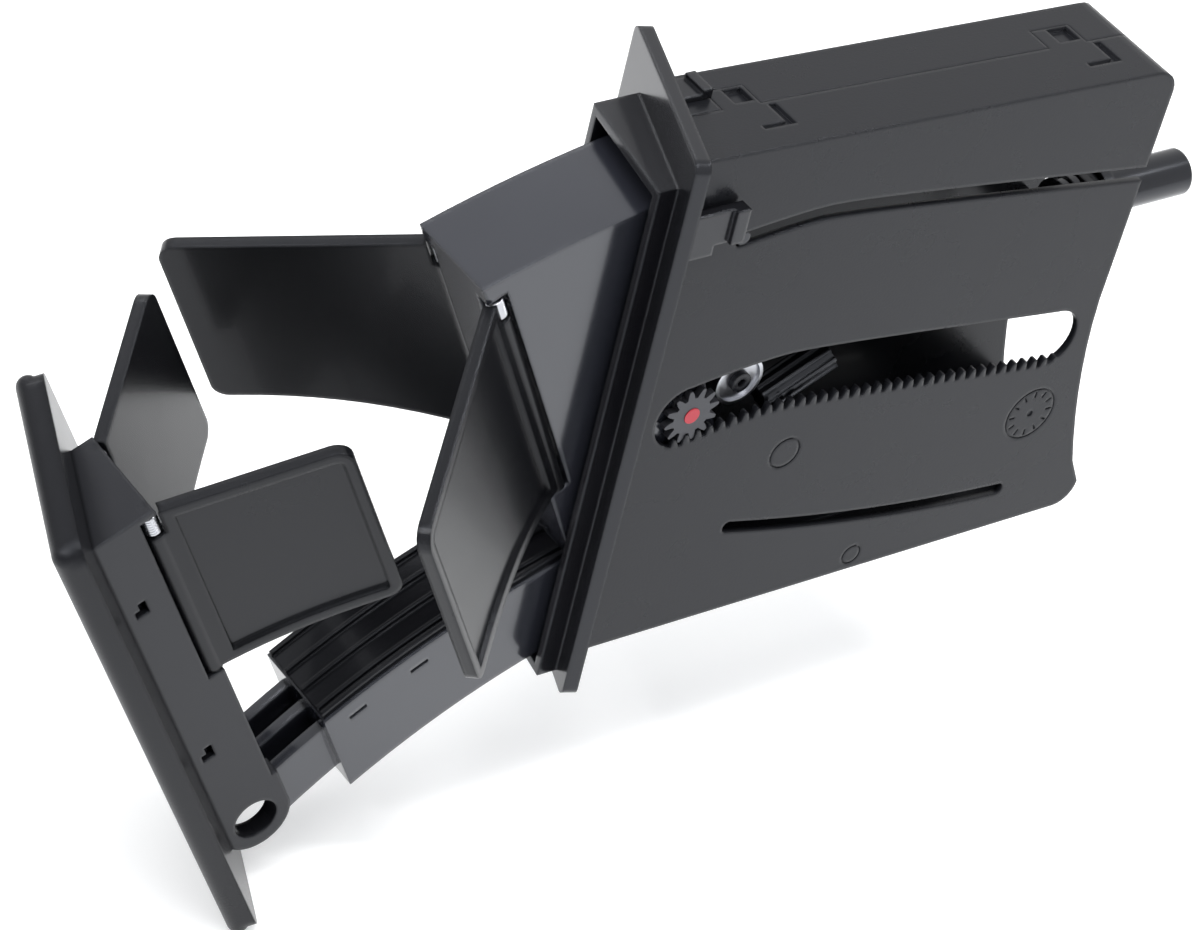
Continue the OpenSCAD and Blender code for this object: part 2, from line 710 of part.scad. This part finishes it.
// Outline of a flap from its pin to its tip: level top, round tip corners, arched bottom
function flap_points(len, z, dip, inset) = concat(
    [for (i = [0:10]) let (t = i / 10, u = t * (len - 6)) [u, z[0] + inset + dip * (1 - pow(1 - t, 2.2))]],
    corner(len - 4, z[0] + dip + 4, 4 - inset, -90),
    corner(len - 5, z[1] - 5, 5 - inset, 0),
    [[0, z[1] - inset]]);

module flap(len, z, dip) {
    rim = 3;
    root = knuckle_r + 0.5;
    difference() {
        union() {
            slab(-flap_rim_t / 2, flap_rim_t / 2) intersection() {
                difference() {
                    polygon(flap_points(len, z, dip, 0));
                    intersection() {
                        polygon(flap_points(len, z, dip, rim));
                        translate([root + 3, -100]) square([len - root - 3 - rim, 300]);
                    }
                }
                translate([0.5, -100]) square([len, 300]);
            }
            slab(-flap_rim_t / 2, flap_rim_t / 2 - 1.2) intersection() {
                polygon(flap_points(len, z, dip, rim - 0.1));
                translate([1, -100]) square([len - 1 - rim + 0.1, 300]);
            }
            translate([0, 0, z[0]]) cylinder(r = knuckle_r, h = z[1] - z[0], $fn = 48);
        }
        translate([0, 0, z[0] - 1]) cylinder(r = bore_r, h = z[1] - z[0] + 2, $fn = 32);
        // Notch for the torsion spring
        translate([0, 0, z[1] - spring_gap]) cylinder(r = knuckle_r + 0.6, h = spring_gap + 1, $fn = 48);
    }
}

module rear_flap(s) {
    swung() translate([rear_axis_x, s * rear_axis_y, 0]) rotate([0, 0, -s * rear_open]) mirror([1, 0, 0])
        mirror([0, s > 0 ? 0 : 1, 0]) flap(rear_flap_len, rear_z, 17);
}

module front_flap(s, angle) {
    swung() translate([front_axis_x, s * front_axis_y, 0]) rotate([0, 0, s * angle])
        mirror([0, s > 0 ? 0 : 1, 0]) flap(front_flap_len, front_z, 6);
}

module flap_rear_near() {
    color("#232428") rear_flap(-1);
}

module flap_rear_far() {
    color("#232428") rear_flap(1);
}

module flap_front_near() {
    color("#2b2c30") front_flap(-1, front_open_near);
}

module flap_front_far() {
    color("#2b2c30") front_flap(1, front_open_far);
}

// Twelve-tooth gear that runs on the arc rack, turned so that a tooth stands in a gap
module damper_gear() {
    p = on_arc(gear_centre_r, gear_angle);
    root_r = gear_r - 1.2 * tooth_m;
    color("#17181a") swung() translate([p[0], -drawer_half - 0.6, p[1]]) rotate([90, 0, 0]) difference() {
        union() {
            cylinder(r = root_r, h = 2, $fn = 48);
            rotate([0, 0, gear_turn]) for (i = [0:gear_teeth - 1]) rotate([0, 0, i * 360 / gear_teeth])
                linear_extrude(2) polygon([[root_r - 0.6, -1.15], [gear_r, -tooth_half], [gear_tip_r, -0.42],
                    [gear_tip_r, 0.42], [gear_r, tooth_half], [root_r - 0.6, 1.15]]);
        }
        translate([0, 0, -1]) cylinder(r = 2.35, h = 5, $fn = 48);
    }
}
// Where the rack's nearest gap lies under the gear decides how the gear is turned
open_angle = gear_angle - swing;
rack_pitch = 360 / rack_teeth;
gap_offset = open_angle / rack_pitch - floor(open_angle / rack_pitch) - 0.5;
gear_turn = -90 - gear_angle - gap_offset * 360 / gear_teeth;

module damper_hub() {
    p = on_arc(gear_centre_r, gear_angle);
    color("#c02a34") swung() translate([p[0], -drawer_half + 1, p[1]]) rotate([90, 0, 0]) {
        cylinder(r = 1.25, h = 1.6, $fn = 32);
        translate([0, 0, 1.6]) cylinder(r = 2.35, h = 2.2, $fn = 48);
    }
}

// Clips on the back of the cover that hold it to the front box
module cover_clips() {
    color("#1b1c1f") swung() for (z = clip_z)
        translate([clip_x + 0.3, -box_half + drawer_wall + 0.1, z]) cube([2.6, 1.6, 4]);
}

housing_near();
housing_far();
bezel();
latch_bracket();
latch_barrel();
latch_plunger();
drawer_frame();
front_box();
front_cover();
cup_floor();
guide_peg_near();
guide_peg_far();
latch_striker();
damper_body();
spring_reel();
eject_spring();
hinge_pins();
flap_springs();
flap_rear_near();
flap_rear_far();
flap_front_near();
flap_front_far();
damper_gear();
damper_hub();
tail_rod();
cover_clips();
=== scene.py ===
import bpy
import numpy as np
from mathutils import Matrix, Vector


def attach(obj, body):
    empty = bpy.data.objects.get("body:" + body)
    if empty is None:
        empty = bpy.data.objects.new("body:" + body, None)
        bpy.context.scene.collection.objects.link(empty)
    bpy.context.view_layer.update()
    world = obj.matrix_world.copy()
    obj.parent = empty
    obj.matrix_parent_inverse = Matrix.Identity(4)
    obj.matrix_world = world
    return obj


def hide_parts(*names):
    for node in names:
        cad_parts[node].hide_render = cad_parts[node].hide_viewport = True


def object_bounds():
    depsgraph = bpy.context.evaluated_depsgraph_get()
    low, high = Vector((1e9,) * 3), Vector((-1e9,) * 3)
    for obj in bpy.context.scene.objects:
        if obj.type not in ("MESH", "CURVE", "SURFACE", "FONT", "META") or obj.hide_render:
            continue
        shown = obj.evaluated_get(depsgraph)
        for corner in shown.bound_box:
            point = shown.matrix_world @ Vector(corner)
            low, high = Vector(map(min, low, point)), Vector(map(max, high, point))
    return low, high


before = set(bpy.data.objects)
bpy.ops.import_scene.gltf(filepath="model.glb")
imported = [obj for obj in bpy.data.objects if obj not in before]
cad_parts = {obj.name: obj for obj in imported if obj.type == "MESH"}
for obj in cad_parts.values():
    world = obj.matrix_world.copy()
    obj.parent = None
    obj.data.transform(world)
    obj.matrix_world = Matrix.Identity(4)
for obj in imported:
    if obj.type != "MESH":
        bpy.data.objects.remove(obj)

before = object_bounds()
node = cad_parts


def plastic(name, color, rough, grain=0.0, scale=1400.0, wear=0.04, coat=0.0,
            radius=0.0009, spec=0.5):
    """Moulded plastic: roughness = rough + 2 wear (noise - 0.5), bump height = 0.2 mm grain noise.

    The normals of edges are rounded by radius, in metres."""
    made = bpy.data.materials.new(name)
    made.use_nodes = True
    tree = made.node_tree
    shader = tree.nodes["Principled BSDF"]
    shader.inputs["Base Color"].default_value = (*color, 1)
    shader.inputs["IOR"].default_value = 1.49
    shader.inputs["Specular IOR Level"].default_value = spec
    shader.inputs["Specular Tint"].default_value = (0.86, 0.90, 1, 1)
    shader.inputs["Coat Weight"].default_value = coat
    shader.inputs["Coat Roughness"].default_value = 0.08
    place = tree.nodes.new("ShaderNodeTexCoord")
    cloud = tree.nodes.new("ShaderNodeTexNoise")
    cloud.inputs["Scale"].default_value = 38
    cloud.inputs["Detail"].default_value = 6
    spread = tree.nodes.new("ShaderNodeMapRange")
    spread.inputs["To Min"].default_value = rough - wear
    spread.inputs["To Max"].default_value = rough + wear
    tree.links.new(place.outputs["Object"], cloud.inputs["Vector"])
    tree.links.new(cloud.outputs["Fac"], spread.inputs["Value"])
    tree.links.new(spread.outputs["Result"], shader.inputs["Roughness"])
    edge = tree.nodes.new("ShaderNodeBevel")
    edge.samples = 4
    edge.inputs["Radius"].default_value = radius
    tree.links.new(edge.outputs["Normal"], shader.inputs["Normal"])
    if grain:
        fine = tree.nodes.new("ShaderNodeTexNoise")
        fine.inputs["Scale"].default_value = scale
        fine.inputs["Detail"].default_value = 3
        bump = tree.nodes.new("ShaderNodeBump")
        bump.inputs["Strength"].default_value = grain
        bump.inputs["Distance"].default_value = 0.0002
        tree.links.new(place.outputs["Object"], fine.inputs["Vector"])
        tree.links.new(fine.outputs["Fac"], bump.inputs["Height"])
        tree.links.new(edge.outputs["Normal"], bump.inputs["Normal"])
        tree.links.new(bump.outputs["Normal"], shader.inputs["Normal"])
    return made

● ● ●

• **To be done**: Start at the line with "the front box" and stop after the line with "shown = obj.evaluated_get(depsgraph)". Repeat exactly the lines in that range.

• **Exercise output**:
// Clips on the back of the cover that hold it to the front box
module cover_clips() {
    color("#1b1c1f") swung() for (z = clip_z)
        translate([clip_x + 0.3, -box_half + drawer_wall + 0.1, z]) cube([2.6, 1.6, 4]);
}

housing_near();
housing_far();
bezel();
latch_bracket();
latch_barrel();
latch_plunger();
drawer_frame();
front_box();
front_cover();
cup_floor();
guide_peg_near();
guide_peg_far();
latch_striker();
damper_body();
spring_reel();
eject_spring();
hinge_pins();
flap_springs();
flap_rear_near();
flap_rear_far();
flap_front_near();
flap_front_far();
damper_gear();
damper_hub();
tail_rod();
cover_clips();
=== scene.py ===
import bpy
import numpy as np
from mathutils import Matrix, Vector


def attach(obj, body):
    empty = bpy.data.objects.get("body:" + body)
    if empty is None:
        empty = bpy.data.objects.new("body:" + body, None)
        bpy.context.scene.collection.objects.link(empty)
    bpy.context.view_layer.update()
    world = obj.matrix_world.copy()
    obj.parent = empty
    obj.matrix_parent_inverse = Matrix.Identity(4)
    obj.matrix_world = world
    return obj


def hide_parts(*names):
    for node in names:
        cad_parts[node].hide_render = cad_parts[node].hide_viewport = True


def object_bounds():
    depsgraph = bpy.context.evaluated_depsgraph_get()
    low, high = Vector((1e9,) * 3), Vector((-1e9,) * 3)
    for obj in bpy.context.scene.objects:
        if obj.type not in ("MESH", "CURVE", "SURFACE", "FONT", "META") or obj.hide_render:
            continue
        shown = obj.evaluated_get(depsgraph)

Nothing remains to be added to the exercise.